El agente secreto más incompetente
En los años 60, la irrupción del agente secreto James Bond (indivisiblemente asociado por entonces con la figura de Sean Connery) generó la aparición de una serie de parodias o de imitaciones de la exitosa serie de filmes basados en las novelas de Ian Fleming. Desde el querible Super Agente 86, pasando por James Coburn en la piel de Flint (peligro supremo) hasta el burdo James Tont encarnado por Lando Buzzanca, fueron muchos los personajes que, desde el sesgo del humor, recrearon las aventuras del agente con licencia para matar. No podía faltar, por cierto, la caricatura generada en la propia patria de 007: así nació Johnny English, una excusa más para que Rowan Atkinson repita la gesticulación y el humor físico que tan buenos resultados le dio en el personaje de Mr. Bean, ese clásico del humor televisivo. El personaje protagonizó un filme de 2003, dirigido por Peter Howitt, y no aportó otra cosa que lugares comunes alrededor de la idea de un agente secreto sumamente torpe y despistado, permanentemente convencido de que es el mejor en su especie a pesar de que las cosas no pueden salirle peor. Exactamente lo mismo es lo que se plantea en esta secuela, ocho años después; English está reencontrándose consigo mismo en un monasterio en el Tibet. Hasta allí van a buscarlo sus superiores y le asignan una misión compleja y decisiva para el futuro del planeta; desde luego que, como toda la platea ya sabe, English hilvanará un desaguisado tras otro mientras, casi de casualidad, va desentrañando el complot que investiga y que, aun a pesar de su torpeza, terminará por desbaratar.

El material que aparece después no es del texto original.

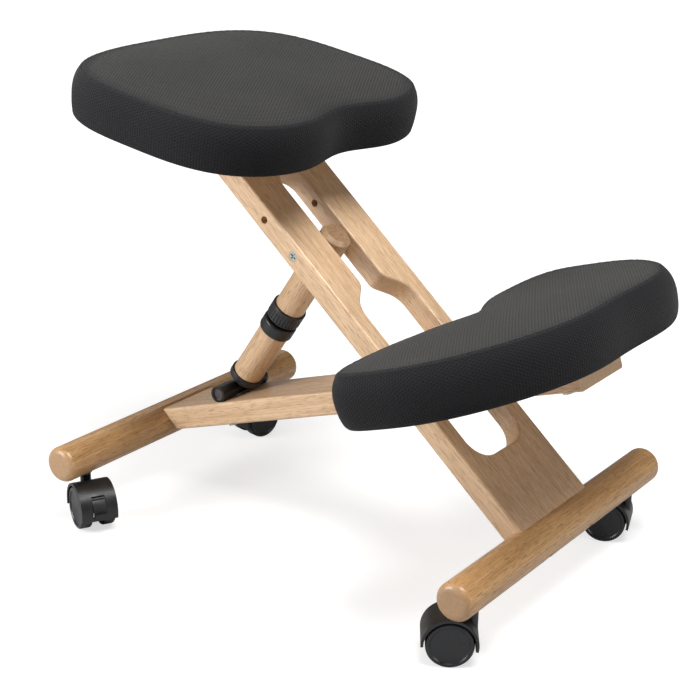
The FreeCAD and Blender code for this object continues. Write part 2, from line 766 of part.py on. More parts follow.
for direction in (-1, 1):
    x0 = direction * (wood / 2 + face_clearance)
    x1 = direction * (narrow_slot_width / 2)
    washer = cross_rod(strut_washer_diameter, x0, x1)
    washer = washer.cut(cross_rod(strut_bolt_diameter + 2 * hole_clearance, -50, 50))
    washers.append(place(washer, bolt_frame))
nodes["strut_washers"] = group(washers)

# Seat pad on the seat arm, with a wedge in front of the arm's end

slope = math.tan(seat_to_arm)
arm_depth = seat_arm_thick / math.cos(seat_to_arm)
bevel_length = seat_arm_thick / math.sin(seat_to_arm)
head_drop = pad_bolt_recess_diameter / 2 * slope + pad_bolt_ledge
rear_depth = (bevel_length - seat_rear_bolt_place) * slope
front_depth = -seat_front_bolt_place * slope + arm_depth
seat_bolt_places = []
for x in (-seat_bolt_half_gap, seat_bolt_half_gap):
    seat_bolt_places.append((x, seat_rear_bolt_place, head_drop - rear_depth))
    seat_bolt_places.append((x, seat_front_bolt_place, head_drop - front_depth))
wedge = Part.Face(Part.makePolygon([
    V(-seat_wedge_half_width, 0, 0), V(-seat_wedge_half_width, -seat_wedge_length, 0),
    V(-seat_wedge_half_width, -seat_wedge_length, -seat_wedge_length * slope),
    V(-seat_wedge_half_width, 0, 0),
])).extrude(V(2 * seat_wedge_half_width, 0, 0))
for x, y, head_top in seat_bolt_places:
    space = pad_bolt_space(x, y, head_top)
    seat_board_wood = seat_board_wood.cut(place(space, seat_frame))
    wedge = wedge.cut(up_rod(pad_bolt_diameter + 2 * hole_clearance, -80, 5, x, y))
nodes["seat_wedge"] = place(wedge, seat_frame)
nodes["seat_bolts"] = group([place(pad_bolt(*spot), seat_frame) for spot in seat_bolt_places])
nodes["seat_tee_nuts"] = group([place(tee_nut(x, y), seat_frame) for x, y, z in seat_bolt_places])
seat_places = [(x, y) for x, y, z in seat_bolt_places]
nodes["seat_board"] = place(pad_board(seat_pad, seat_places), seat_frame)
nodes["seat_cushion"] = place(pad_cushion(seat_pad), seat_frame)

# Knee pad on the knee arm

knee_places = []
for x in (-knee_bolt_half_gap, knee_bolt_half_gap):
    for y in knee_bolt_places:
        knee_places.append((x, y))
knee_bolts = []
for x, y in knee_places:
    knee_bolts.append(place(pad_bolt(x, y, -knee_arm_thick), knee_pad_frame))
    space = up_rod(pad_bolt_diameter + 2 * hole_clearance, -knee_arm_thick - 1, 1, x, y)
    knee_board_wood = knee_board_wood.cut(place(space, knee_pad_frame))
nodes["knee_bolts"] = group(knee_bolts)
nodes["knee_tee_nuts"] = group([place(tee_nut(x, y), knee_pad_frame) for x, y in knee_places])
nodes["knee_board"] = place(pad_board(knee_pad, knee_places), knee_pad_frame)
nodes["knee_cushion"] = place(pad_cushion(knee_pad), knee_pad_frame)

nodes["seat_arm"] = seat_board_wood
nodes["knee_arm"] = knee_board_wood
nodes["front_foot_bar"] = front_bar
nodes["rear_foot_bar"] = rear_bar

# Casters: y points along the trail, x along the axle

axle_height = wheel_diameter / 2
wheel_inner = wheel_gap / 2
wheel_outer = wheel_inner + wheel_width
collar_low = hood_neck_top + face_clearance


def arc_plate(inner, outer, start, end, width):
    """A curved plate about the axle, between two angles measured up from the trail direction."""
    def at(radius, degrees):
        angle = math.radians(degrees)
        return V(-width / 2, radius * math.cos(angle), radius * math.sin(angle))
    middle = (start + end) / 2
    edges = [
        Part.Arc(at(outer, start), at(outer, middle), at(outer, end)).toShape(),
        Part.LineSegment(at(outer, end), at(inner, end)).toShape(),
        Part.Arc(at(inner, end), at(inner, middle), at(inner, start)).toShape(),
        Part.LineSegment(at(inner, start), at(outer, start)).toShape(),
    ]
    return Part.Face(Part.Wire(edges)).extrude(V(width, 0, 0))


def caster_hood(braked):
    """The hood: a curved cover over both wheels, a web between them and a neck for the stem."""
    start = braked_hood_start_angle if braked else hood_start_angle
    cover = arc_plate(hood_inner, hood_outer, start, hood_end_angle, hood_width)
    web = arc_plate(hood_web_root, hood_inner + hole_clearance, 0, hood_web_end_angle, hood_web)
    boss = cross_rod(hood_axle_boss, -hood_web / 2, hood_web / 2)
    if braked:
        low, high = lever_window_low_angle, lever_window_high_angle
        window = arc_plate(hood_inner - 4, hood_outer + 6, low, high, lever_width + 2 * lever_gap)
        cover = cover.cut(window)
        web = web.cut(window)
        ear_place = math.radians(lever_pin_angle)
        y, z = lever_pin_radius * math.cos(ear_place), lever_pin_radius * math.sin(ear_place)
        pin_hole = cross_rod(lever_pin_diameter, -lever_width, lever_width, y, z)
        cover = cover.cut(pin_hole)
    hood = join(cover, web, boss)
    hood = hood.cut(cross_rod(caster_axle_diameter, -30, 30))
    hood.translate(V(0, caster_trail, axle_height))
    hood = join(hood, up_rod(hood_neck_diameter, hood_neck_bottom, hood_neck_top))
    bore = up_rod(stem_diameter + 2 * running_clearance, stem_bottom - face_clearance, hood_neck_top + 1)
    return hood.cut(bore)


def caster_wheel(side):
    """One wheel of the pair, with rounded tread corners, a dished face and a blind bore."""
    x0, x1 = wheel_inner, wheel_outer
    radius, dish = wheel_diameter / 2, wheel_dish_radius
    r = wheel_edge_round
    k = r * (1 - math.sqrt(0.5))
    bore = caster_axle_diameter / 2 + running_clearance
    blind = x1 - wheel_dish_depth - wheel_face
    edges = [
        Part.LineSegment(V(x0, 0, bore), V(x0, 0, radius - r)).toShape(),
        Part.Arc(V(x0, 0, radius - r), V(x0 + k, 0, radius - k), V(x0 + r, 0, radius)).toShape(),
        Part.LineSegment(V(x0 + r, 0, radius), V(x1 - r, 0, radius)).toShape(),
        Part.Arc(V(x1 - r, 0, radius), V(x1 - k, 0, radius - k), V(x1, 0, radius - r)).toShape(),
        Part.LineSegment(V(x1, 0, radius - r), V(x1, 0, dish)).toShape(),
        Part.LineSegment(V(x1, 0, dish), V(x1 - wheel_dish_depth, 0, dish - wheel_dish_depth)).toShape(),
        Part.LineSegment(V(x1 - wheel_dish_depth, 0, dish - wheel_dish_depth),
                         V(x1 - wheel_dish_depth, 0, 0)).toShape(),
        Part.LineSegment(V(x1 - wheel_dish_depth, 0, 0), V(blind, 0, 0)).toShape(),
        Part.LineSegment(V(blind, 0, 0), V(blind, 0, bore)).toShape(),
        Part.LineSegment(V(blind, 0, bore), V(x0, 0, bore)).toShape(),
    ]
    wheel = Part.Face(Part.Wire(edges)).revolve(V(0, 0, 0), X_AXIS, 360)
    if side < 0:
        wheel = wheel.mirror(V(0, 0, 0), X_AXIS)
    wheel.translate(V(0, caster_trail, axle_height))
    return wheel


def brake_lever():
    """A lever let into the hood's window, lifted clear of the wheels, with a tab to press."""
    pin = math.radians(lever_pin_angle)
    pivot_y, pivot_z = lever_pin_radius * math.cos(pin), lever_pin_radius * math.sin(pin)
    inner = lever_pin_radius - lever_thick / 2
    low = lever_window_low_angle + 2
    plate = arc_plate(inner, inner + lever_thick, low, lever_pin_angle, lever_width)
    tab = arc_plate(inner, inner + lever_thick + lever_tab, low, low + 7, lever_width)
    hub = cross_rod(lever_thick * 2, -lever_width / 2, lever_width / 2, pivot_y, pivot_z)
    lever = join(plate, tab, hub)
    lift = math.degrees(lever_lift / (math.radians(lever_pin_angle - low) * lever_pin_radius))
    lever.rotate(V(0, pivot_y, pivot_z), X_AXIS, lift)
    hole = lever_pin_diameter + 2 * running_clearance
    lever = lever.cut(cross_rod(hole, -lever_width, lever_width, pivot_y, pivot_z))
    lever.translate(V(0, caster_trail, axle_height))
    return lever


sockets = {"front": [], "rear": []}
stems = {"front": [], "rear": []}
stem_top = bar_clear_height + socket_depth - stem_top_gap
for name, trail_angle in caster_trail_angles.items():
    end, side = name.split("_")
    x = caster_side if side == "left" else -caster_side
    y = front_bar_axis.y if end == "front" else rear_bar_axis.y
    caster_frame = FreeCAD.Placement(V(x, y, 0), FreeCAD.Rotation(Z_AXIS, trail_angle - 90))
    braked = end == "rear"
    nodes["hood_" + name] = place(caster_hood(braked), caster_frame)
    axle = cross_rod(caster_axle_diameter, -wheel_outer + 3.2, wheel_outer - 3.2, caster_trail, axle_height)
    nodes["axle_" + name] = place(axle, caster_frame)
    nodes["wheel_a_" + name] = place(caster_wheel(-1), caster_frame)
    nodes["wheel_b_" + name] = place(caster_wheel(1), caster_frame)
    if braked:
        nodes["brake_lever_" + name] = place(brake_lever(), caster_frame)
        angle = math.radians(lever_pin_angle)
        pin_y = caster_trail + lever_pin_radius * math.cos(angle)
        pin_z = axle_height + lever_pin_radius * math.sin(angle)
        half_pin = lever_width / 2 + 3
        pin = cross_rod(lever_pin_diameter, -half_pin, half_pin, pin_y, pin_z)
        nodes["brake_pin_" + name] = place(pin, caster_frame)
    flange_low = bar_clear_height
    socket = join(
        up_rod(socket_diameter, flange_low, bar_clear_height + socket_depth),
        up_rod(socket_flange_diameter, flange_low, flange_low + socket_flange_thick),
    ).cut(up_rod(stem_diameter, 0, bar_clear_height + socket_depth - 1))
    sockets[end].append(place(socket, caster_frame))
    stem = join(
        up_rod(stem_diameter, stem_bottom, stem_top),
        up_rod(stem_collar_diameter, collar_low, collar_low + stem_collar_thick),
    )
    stems[end].append(place(stem, caster_frame))
for end in ("front", "rear"):
    nodes[end + "_caster_sockets"] = group(sockets[end])
    nodes[end + "_caster_stems"] = group(stems[end])

# Put the origin on the floor under the middle of the whole object, and write the parts

boxes = [shape.optimalBoundingBox() for shape in nodes.values()]
y_low, y_high = min(box.YMin for box in boxes), max(box.YMax for box in boxes)
z_low, z_high = min(box.ZMin for box in boxes), max(box.ZMax for box in boxes)
shift = V(0, -(y_low + y_high) / 2, -z_low)
os.makedirs("parts", exist_ok=True)
for name, shape in sorted(nodes.items()):
    valid = shape.isValid() and all(solid.isValid() for solid in shape.Solids)
    print("node %-28s solids %d volume %.1f valid %s" % (name, len(shape.Solids), shape.Volume, valid))
    shape.translated(shift).exportStep("parts/" + name + ".step")

print("overall length %.1f height %.1f" % (y_high - y_low, z_high - z_low))
for name, point in (
    ("pivot", pivot), ("foot_pivot", foot_pivot), ("strut_pin", strut_pin),
    ("spare_hole", on_seat_arm(0, spare_hole_reach, 0)),
    ("front_bar", front_bar_axis), ("rear_bar", rear_bar_axis),
    ("seat_frame", seat_frame.Base), ("knee_pad_frame", knee_pad_frame.Base),
):
    print("place %-16s %.4f %.4f %.4f" % ((name,) + tuple(point + shift)))
print("strut_length %.4f" % strut_length)
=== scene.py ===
# %% [markdown]
# # A kneeling chair
# The chair has a padded seat and a padded knee rest. Each sits on a wooden arm, the arms cross like
# scissors, and a screw strut behind the crossing sets how far they are open. The solid parts come from
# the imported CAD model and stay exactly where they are. This lesson gives them their finishes, makes the
# two upholstered pads as real cloth, and sets up a studio and a camera.
# %% Load the frame
import json
import math

import bpy
import numpy as np
from mathutils import Matrix, Vector


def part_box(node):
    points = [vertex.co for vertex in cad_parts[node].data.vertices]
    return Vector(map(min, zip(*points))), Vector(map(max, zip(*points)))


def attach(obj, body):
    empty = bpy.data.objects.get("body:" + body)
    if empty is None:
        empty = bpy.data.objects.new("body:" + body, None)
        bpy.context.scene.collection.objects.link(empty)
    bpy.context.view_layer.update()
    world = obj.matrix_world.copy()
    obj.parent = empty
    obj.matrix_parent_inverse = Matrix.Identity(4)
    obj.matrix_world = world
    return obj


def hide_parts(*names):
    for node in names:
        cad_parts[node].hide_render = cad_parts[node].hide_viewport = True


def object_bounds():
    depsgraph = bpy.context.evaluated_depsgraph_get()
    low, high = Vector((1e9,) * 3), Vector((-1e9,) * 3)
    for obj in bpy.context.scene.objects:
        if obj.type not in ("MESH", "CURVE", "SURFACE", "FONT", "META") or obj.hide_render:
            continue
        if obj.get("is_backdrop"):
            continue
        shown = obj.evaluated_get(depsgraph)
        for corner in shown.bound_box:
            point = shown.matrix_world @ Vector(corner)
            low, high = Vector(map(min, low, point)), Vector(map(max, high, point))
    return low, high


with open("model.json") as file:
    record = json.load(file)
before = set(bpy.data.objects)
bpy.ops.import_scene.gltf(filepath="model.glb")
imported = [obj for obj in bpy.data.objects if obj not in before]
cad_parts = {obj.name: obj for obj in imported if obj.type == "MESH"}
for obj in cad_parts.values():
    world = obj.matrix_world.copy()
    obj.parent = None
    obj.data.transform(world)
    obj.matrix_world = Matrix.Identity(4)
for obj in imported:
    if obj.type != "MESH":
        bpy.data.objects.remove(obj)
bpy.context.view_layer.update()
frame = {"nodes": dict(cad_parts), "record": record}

nodes = frame["nodes"]
scene = bpy.context.scene

# %% [markdown]
# ## Where things are
# The arms, the strut and the pads are all tilted. Every place below is counted from the axis of a foot
# bar, because the boxes of the bars are easy to read and the arms start there. A reach is measured along
# an arm and a rise square to it.
# %% Places on the chair
MM = 0.001
low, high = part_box("front_foot_bar")
front_bar = (low + high) / 2
low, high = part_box("rear_foot_bar")
rear_bar = (low + high) / 2
SEAT_ARM_ANGLE = math.radians(40.5)
KNEE_ARM_ANGLE = math.radians(18.7)
SEAT_PITCH = math.radians(8.8)
SEAT_REACH, SEAT_RISE = 573 * MM, 13 * MM
KNEE_REACH, KNEE_RISE = 536 * MM, 15.05 * MM
STRUT_FOOT_REACH, STRUT_FOOT_RISE = 107 * MM, 24.55 * MM
STRUT_TOP_REACH = 401 * MM


def about_x(origin, angle):
    """A frame at origin, turned about X."""
    return Matrix.Translation(origin) @ Matrix.Rotation(angle, 4, "X")


seat_arm = about_x(front_bar, SEAT_ARM_ANGLE)
knee_arm = about_x(rear_bar, -KNEE_ARM_ANGLE)
seat_place = about_x(seat_arm @ Vector((0, SEAT_REACH, SEAT_RISE)), SEAT_PITCH)
knee_place = about_x(knee_arm @ Vector((0, -KNEE_REACH, KNEE_RISE)), -KNEE_ARM_ANGLE)
strut_foot = knee_arm @ Vector((0, -STRUT_FOOT_REACH, STRUT_FOOT_RISE))
strut_top = seat_arm @ Vector((0, STRUT_TOP_REACH, 0))
strut_run = strut_top - strut_foot
strut_lean = math.atan2(-strut_run.y, strut_run.z)
print("front bar", tuple(round(v, 4) for v in front_bar))
print("strut leans", round(math.degrees(strut_lean), 2), "degrees")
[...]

Hay todo un público que disfruta de las morisquetas y del falso aplomo que muestra Atkinson en sus personajes: a ellos está dirigida la película, sin otra alternativa que enhebrar una serie de situaciones para el exclusivo lucimiento del personaje (y del actor). No hay mucho más en este filme, cuyos recursos humorísticos se ven notoriamente envejecidos.